Internal Seminar: Luscombe Unit and Dani Unit

Join us for May's first Internal Seminar Series on May 1, from 17:00 to 18:00 in B250. This month's first seminar features the Genomics and Regulatory Systems Unit (Nicholas M. Luscombe) and Femtosecond Spectroscopy Unit (Keshav Dani).

Genomics and Regulatory Systems Unit (Nicholas M. Luscombe)

Speaker : Filipe Tavares-Cadete

Title : How DNA is packaged inside human cells helps control gene expression

Abstract : The long molecules of DNA are tightly packaged inside the cell nucleus. Via folds and loops, locations that might be far apart in the linear DNA sequence are brought close together in the living cell. These long-range contacts between distant parts of the genome can impact gene expression. For example, physical interactions between a distal regulatory region encoded in the genome (like an enhancer) and the beginning of a gene (in other words, the gene promoter) can determine whether the gene is transcriptionally active within certain cell types. We have used a genome-wide technique called Hi-C to examine the pattern of physical interactions between ~20,000 gene promoters encoded in the human genome and their regulatory regions, and identified over 1.6 million interactions. By performing these experiments in two distinct human cell types, we also identified how DNA makes different types of contacts depending on what genes need to be activated. Finally, it is known that ~95% of disease-associated mutations occur outside of genes’ coding sequences, creating a challenge to understand how they affect human health; using our method, we find that many of these mutations are found in regulatory regions, and that they may cause diseases by perturbing normal gene expression.

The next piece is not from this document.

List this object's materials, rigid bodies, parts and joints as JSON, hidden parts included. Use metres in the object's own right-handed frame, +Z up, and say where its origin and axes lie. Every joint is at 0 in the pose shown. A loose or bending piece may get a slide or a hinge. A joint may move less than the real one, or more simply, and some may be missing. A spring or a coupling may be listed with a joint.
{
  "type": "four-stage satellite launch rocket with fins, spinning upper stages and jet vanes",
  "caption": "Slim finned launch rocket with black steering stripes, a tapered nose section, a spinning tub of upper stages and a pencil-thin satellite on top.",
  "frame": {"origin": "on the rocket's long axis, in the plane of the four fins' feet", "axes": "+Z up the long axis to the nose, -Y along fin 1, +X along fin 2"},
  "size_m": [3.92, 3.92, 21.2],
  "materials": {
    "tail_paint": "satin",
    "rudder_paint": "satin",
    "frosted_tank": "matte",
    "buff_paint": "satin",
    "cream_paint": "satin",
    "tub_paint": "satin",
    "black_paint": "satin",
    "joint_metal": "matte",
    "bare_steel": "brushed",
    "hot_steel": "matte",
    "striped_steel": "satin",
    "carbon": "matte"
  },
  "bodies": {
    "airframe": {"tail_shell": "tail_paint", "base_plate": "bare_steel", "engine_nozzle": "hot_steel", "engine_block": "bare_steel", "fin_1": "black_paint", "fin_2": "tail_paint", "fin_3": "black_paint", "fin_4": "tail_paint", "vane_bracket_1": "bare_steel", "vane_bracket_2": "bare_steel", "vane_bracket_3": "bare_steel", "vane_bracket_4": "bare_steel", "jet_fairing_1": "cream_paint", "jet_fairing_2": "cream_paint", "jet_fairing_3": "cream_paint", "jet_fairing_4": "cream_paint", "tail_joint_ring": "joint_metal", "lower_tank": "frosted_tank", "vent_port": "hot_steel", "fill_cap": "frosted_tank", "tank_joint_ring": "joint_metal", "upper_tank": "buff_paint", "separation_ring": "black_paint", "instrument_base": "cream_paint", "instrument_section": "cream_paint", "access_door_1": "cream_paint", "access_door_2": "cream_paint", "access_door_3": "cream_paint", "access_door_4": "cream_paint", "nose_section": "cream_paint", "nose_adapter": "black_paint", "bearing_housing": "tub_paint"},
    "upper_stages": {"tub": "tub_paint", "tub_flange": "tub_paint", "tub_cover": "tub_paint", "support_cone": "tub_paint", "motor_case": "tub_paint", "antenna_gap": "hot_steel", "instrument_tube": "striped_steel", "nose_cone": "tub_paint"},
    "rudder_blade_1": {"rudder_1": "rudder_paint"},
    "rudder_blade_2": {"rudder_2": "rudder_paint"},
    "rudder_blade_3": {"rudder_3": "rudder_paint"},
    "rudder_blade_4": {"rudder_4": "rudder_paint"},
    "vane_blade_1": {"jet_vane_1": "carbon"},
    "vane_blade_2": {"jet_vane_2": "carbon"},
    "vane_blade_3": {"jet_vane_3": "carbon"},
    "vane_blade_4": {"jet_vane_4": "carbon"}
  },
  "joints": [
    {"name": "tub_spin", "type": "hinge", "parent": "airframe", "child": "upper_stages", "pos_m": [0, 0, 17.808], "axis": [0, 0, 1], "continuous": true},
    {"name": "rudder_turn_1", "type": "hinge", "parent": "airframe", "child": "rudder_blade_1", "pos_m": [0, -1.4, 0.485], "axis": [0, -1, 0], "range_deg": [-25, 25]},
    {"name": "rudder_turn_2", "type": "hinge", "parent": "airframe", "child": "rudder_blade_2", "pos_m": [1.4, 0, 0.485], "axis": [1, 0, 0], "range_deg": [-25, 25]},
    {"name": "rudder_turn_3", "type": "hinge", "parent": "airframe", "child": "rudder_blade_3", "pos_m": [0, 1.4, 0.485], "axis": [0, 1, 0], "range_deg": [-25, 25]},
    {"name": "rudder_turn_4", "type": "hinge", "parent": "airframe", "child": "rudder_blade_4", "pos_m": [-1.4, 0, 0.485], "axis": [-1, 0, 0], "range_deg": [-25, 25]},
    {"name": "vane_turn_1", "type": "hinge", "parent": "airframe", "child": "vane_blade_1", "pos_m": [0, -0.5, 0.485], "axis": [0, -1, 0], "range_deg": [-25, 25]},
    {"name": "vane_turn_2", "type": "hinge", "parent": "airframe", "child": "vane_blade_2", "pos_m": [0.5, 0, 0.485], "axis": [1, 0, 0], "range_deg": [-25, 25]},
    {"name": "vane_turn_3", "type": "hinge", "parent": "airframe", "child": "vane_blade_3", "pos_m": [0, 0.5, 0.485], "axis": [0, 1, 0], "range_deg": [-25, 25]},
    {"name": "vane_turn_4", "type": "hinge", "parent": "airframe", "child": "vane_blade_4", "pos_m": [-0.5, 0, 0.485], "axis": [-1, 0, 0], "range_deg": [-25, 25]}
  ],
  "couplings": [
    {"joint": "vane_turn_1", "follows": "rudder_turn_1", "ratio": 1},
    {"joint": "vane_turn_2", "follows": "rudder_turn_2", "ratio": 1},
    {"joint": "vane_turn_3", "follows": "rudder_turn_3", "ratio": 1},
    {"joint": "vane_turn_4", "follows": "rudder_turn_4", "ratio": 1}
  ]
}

Femtosecond Spectroscopy Unit (Keshav Dani)

Speaker : Dr. Michael K. L. Man

Title : Tracking electrons through time, momentum, space and energy.

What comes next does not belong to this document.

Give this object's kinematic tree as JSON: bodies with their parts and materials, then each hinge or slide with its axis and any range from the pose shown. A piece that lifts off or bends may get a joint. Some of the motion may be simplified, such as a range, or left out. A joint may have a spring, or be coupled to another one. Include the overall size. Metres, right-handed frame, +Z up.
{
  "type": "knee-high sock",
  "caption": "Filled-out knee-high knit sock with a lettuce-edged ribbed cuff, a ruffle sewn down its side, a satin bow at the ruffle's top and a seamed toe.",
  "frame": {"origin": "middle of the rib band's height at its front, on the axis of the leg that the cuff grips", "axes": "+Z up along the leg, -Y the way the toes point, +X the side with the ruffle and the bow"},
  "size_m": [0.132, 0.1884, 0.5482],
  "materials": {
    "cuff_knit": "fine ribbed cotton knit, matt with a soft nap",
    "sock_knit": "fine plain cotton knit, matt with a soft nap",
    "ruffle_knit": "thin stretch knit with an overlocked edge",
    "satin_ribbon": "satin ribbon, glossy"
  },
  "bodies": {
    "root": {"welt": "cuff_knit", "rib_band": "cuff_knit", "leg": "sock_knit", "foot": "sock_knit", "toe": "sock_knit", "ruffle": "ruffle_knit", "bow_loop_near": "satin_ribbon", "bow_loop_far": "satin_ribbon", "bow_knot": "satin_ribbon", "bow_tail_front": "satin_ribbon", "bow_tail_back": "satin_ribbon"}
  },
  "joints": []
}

Abstract : Understanding the electronic structure of a material, i.e. knowing the ‘position’ of electrons in momentum-space, real-space, energy as they evolve in time, provides a rich understanding of the evolving properties of a solid. In the context of photoexcited electrons, the pico- and femtosecond scale provide the fundamental timescale of ‘motion’ of excited electrons in solids. Traditionally, such fast times scales are only accessible with light, and require us to infer the electronic structure via the measured optical properties. Over the past three years at the Femtosecond Spectroscopy Unit, we have been developing technology that allows us to combine femtosecond optics with electron spectroscopy and thereby directly measure the ‘motion’ of photoexcited electrons in materials as they traverse through real space, momentum space and energy space on the femto- to picosecond timescale. In this talk, we will present our very early results.